OBJECTIVE: Beginning at the first line of the data, print each line exactly, stopping after the line that contains "# %% Trees that make a mesh".

#### SUPPLIED MATERIAL ####

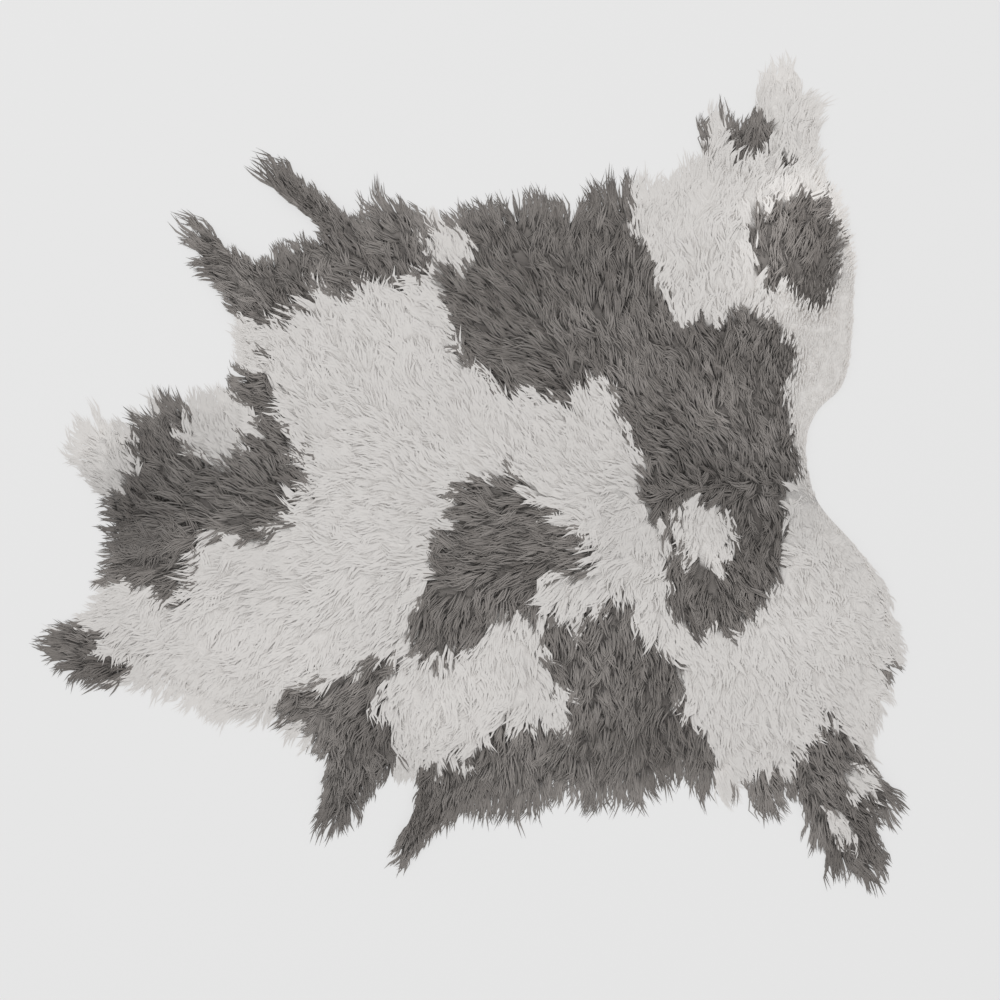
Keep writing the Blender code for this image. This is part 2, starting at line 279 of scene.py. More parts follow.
# %% [markdown]
# ## The skin
#
# Tanned skin is a sheet, 2 to 3 mm thick, with a napped flesh side like suede. It is made by Geometry
# Nodes, because its shape follows a rule: fill the outline, raise it by the thickness, and close it below.
# The outline goes in as a ring of edges, and the thickness is an input of the tree.
#
# `grown` runs such a tree. It sets the inputs by their sockets' identifiers, takes the result as a plain
# mesh and removes the modifier, so that the piece needs no tree any more.

# %% Trees that make a mesh


def new_tree(name, sockets):
    """A geometry node tree with these named inputs, as (name, socket type, value)."""
    tree = bpy.data.node_groups.new(name, "GeometryNodeTree")
    tree.interface.new_socket("Geometry", in_out="INPUT", socket_type="NodeSocketGeometry")
    for label, kind, value in sockets:
        socket = tree.interface.new_socket(label, in_out="INPUT", socket_type=kind)
        if value is not None:
            socket.default_value = value
    tree.interface.new_socket("Geometry", in_out="OUTPUT", socket_type="NodeSocketGeometry")
    entry = tree.nodes.new("NodeGroupInput").outputs
    return tree, entry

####

ANSWER TO THIS PROBLEM:
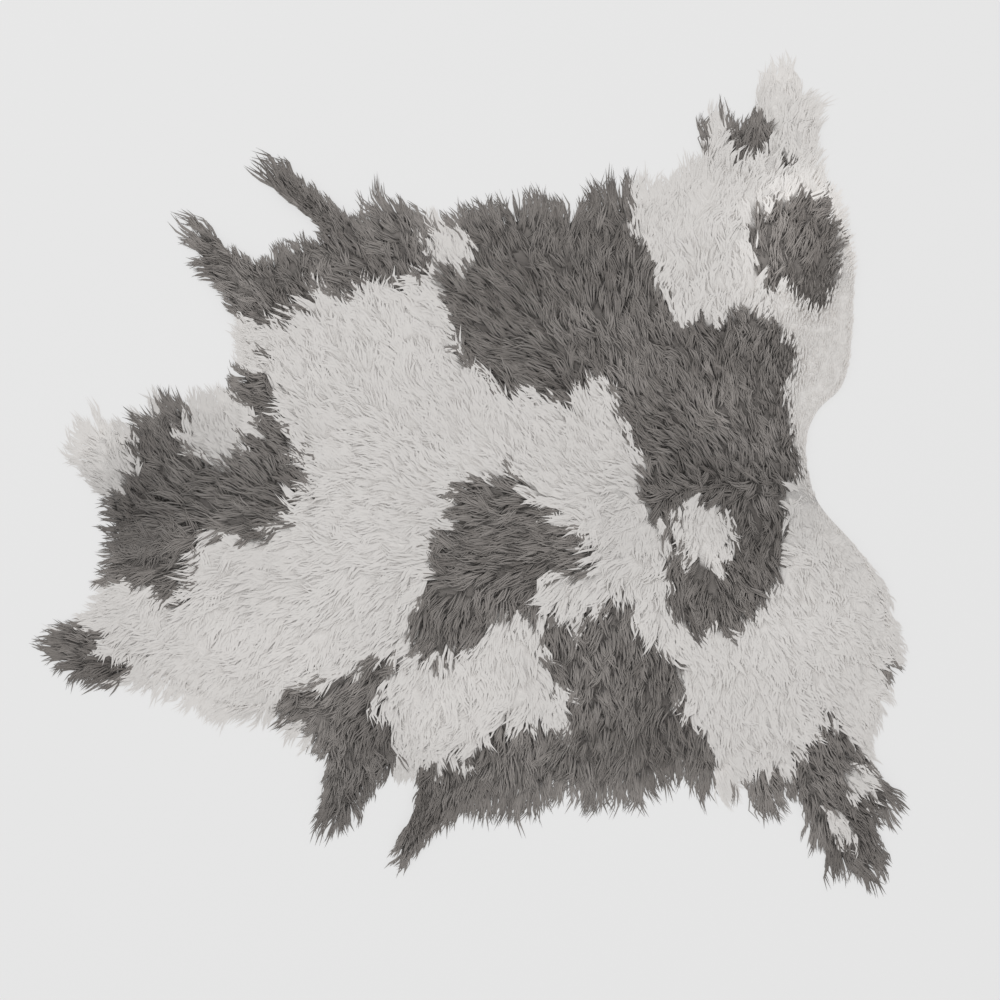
Keep writing the Blender code for this image. This is part 2, starting at line 279 of scene.py. More parts follow.
# %% [markdown]
# ## The skin
#
# Tanned skin is a sheet, 2 to 3 mm thick, with a napped flesh side like suede. It is made by Geometry
# Nodes, because its shape follows a rule: fill the outline, raise it by the thickness, and close it below.
# The outline goes in as a ring of edges, and the thickness is an input of the tree.
#
# `grown` runs such a tree. It sets the inputs by their sockets' identifiers, takes the result as a plain
# mesh and removes the modifier, so that the piece needs no tree any more.

# %% Trees that make a mesh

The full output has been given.